From the listing below, copy every line with the word "Blender".

## start AVAILABLE DATA

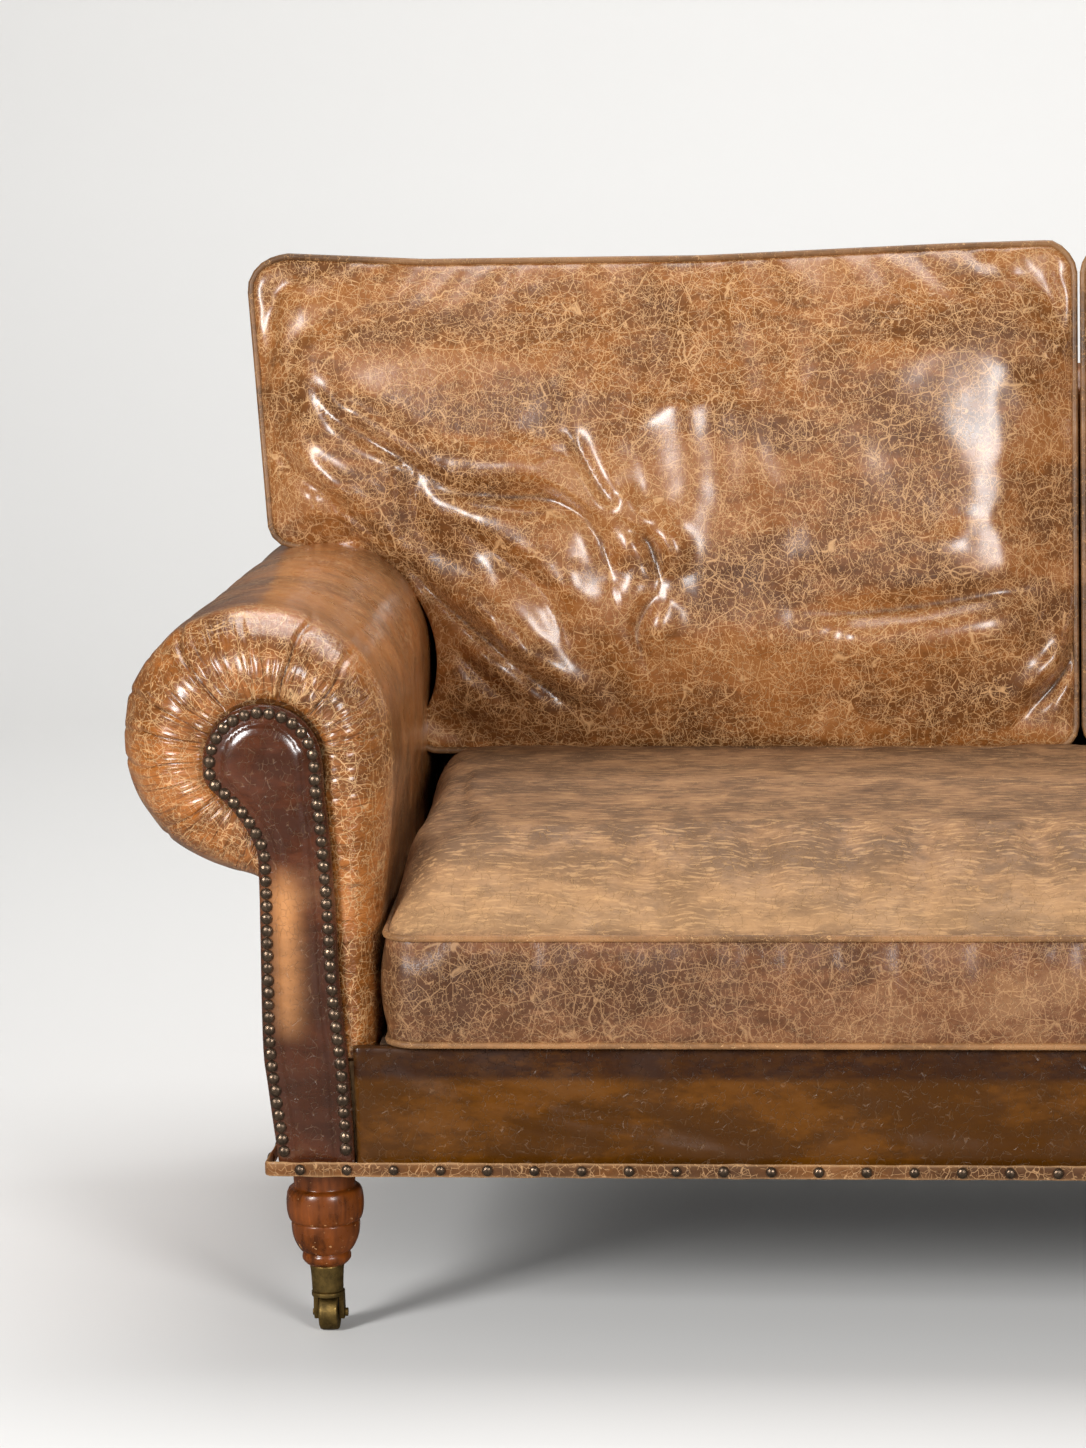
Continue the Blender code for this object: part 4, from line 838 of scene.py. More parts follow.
def webbing_cloth(name, base, pitch):
    """Plain woven cloth, its threads crossing along X and Y."""
    f = Finish(name)
    turns = 2 * math.pi / pitch
    parts = f.add("ShaderNodeSeparateXYZ", {0: f.where}).outputs
    warp = f.sum("SINE", f.sum("MULTIPLY", parts[0], turns))
    weft = f.sum("SINE", f.sum("MULTIPLY", f.sum("ADD", parts[1], parts[2]), turns))
    weave = f.sum("MULTIPLY", warp, weft)
    clouds = f.noise(f.where, 30.0, 4.0)
    colour = f.blend(f.spread(weave, -1.0, 1.0), shade(base, 0.6), shade(base, 1.15))
    colour = f.blend(f.spread(clouds, 0.4, 0.65, 0.0, 0.5), colour, shade(base, 0.7))
    return f.done(colour, 0.92, f.bump(weave, pitch * 0.3, 0.8))


# Cushions

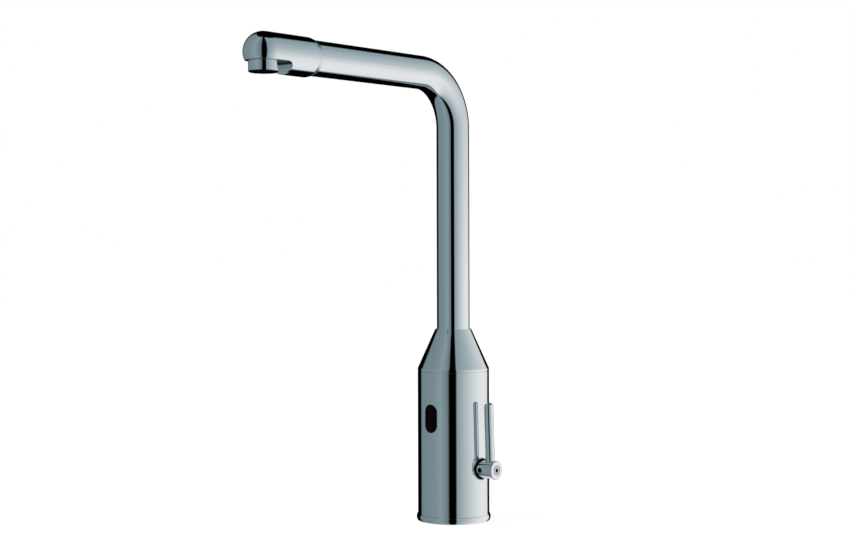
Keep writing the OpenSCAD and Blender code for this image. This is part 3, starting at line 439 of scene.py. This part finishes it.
def stainless_steel(look):
    """Bright stainless steel with fine drawn lines and slight staining."""
    material, g = new_material("stainless_steel")
    stain = g.patches(0.48, 0.74, scale=120, detail=5, roughness=0.6)
    lines = g.noise(g.place(stretch=(4200, 4200, 130)), detail=2)
    g.finish({
        "Base Color": g.mix(stain * 0.5, look.steel, toned(look.steel, 0.72)),
        "Metallic": 1.0,
        "Roughness": stain * 0.12 + lines * 0.10 + 0.20,
        "Normal": g.bump(lines, 0.003 * MM),
    })
    return material


def oxide_black_and_shade_steel(name, look):
    """Black oxide steel rubbed thin in patches; on the nut and the screen it is painted shade.
    """
    material, g = new_material(name)
    rubbed = g.patches(0.58, 0.78, scale=420, detail=4, roughness=0.6)
    g.finish({
        "Base Color": g.mix(rubbed * 0.4, look.black_plastic, toned(look.black_plastic, 2.5)),
        "Metallic": 1.0,
        "Roughness": rubbed * 0.1 + 0.38,
        "Normal": g.bump(g.noise(scale=1800, detail=2), 0.003 * MM),
    })
    return material


def screw_steel(look, face):
    """Bright turned head; below its face the socket and the rim are painted near black as shade.
    """
    material, g = new_material("cap_screw_steel")
    painted_shade_below, bright_above = face - 0.12 * MM, face - 0.04 * MM
    # Painted shade: the steel below the head's face is painted near black
    bright = g.spread(g.part(g.point(), "X"), painted_shade_below, bright_above)
    lines = g.noise(g.place(stretch=(130, 4200, 4200)), detail=2)
    g.finish({
        "Base Color": g.mix(bright, toned(look.steel, 0.03), look.steel),
        "Metallic": 1.0,
        "Roughness": lines * 0.10 + 0.16,
        "Normal": g.bump(lines, 0.003 * MM),
    })
    return material


def seal_rubber(look):
    """Black moulded rubber: fine grain, pale bloom and matt patches."""
    material, g = new_material("seal_rubber")
    bloom = g.patches(0.50, 0.80, scale=240, detail=5, roughness=0.6)
    grain = g.noise(scale=3200, detail=3)
    g.finish({
        "Base Color": g.mix(bloom * 0.5, look.rubber, look.rubber_bloom),
        "Roughness": bloom * 0.18 + grain * 0.08 + 0.58,
        "Normal": g.bump(grain, 0.01 * MM),
    })
    return material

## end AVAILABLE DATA

→ COMPLETED TASK:
Continue the Blender code for this object: part 4, from line 838 of scene.py. More parts follow.
Keep writing the OpenSCAD and Blender code for this image. This is part 3, starting at line 439 of scene.py. This part finishes it.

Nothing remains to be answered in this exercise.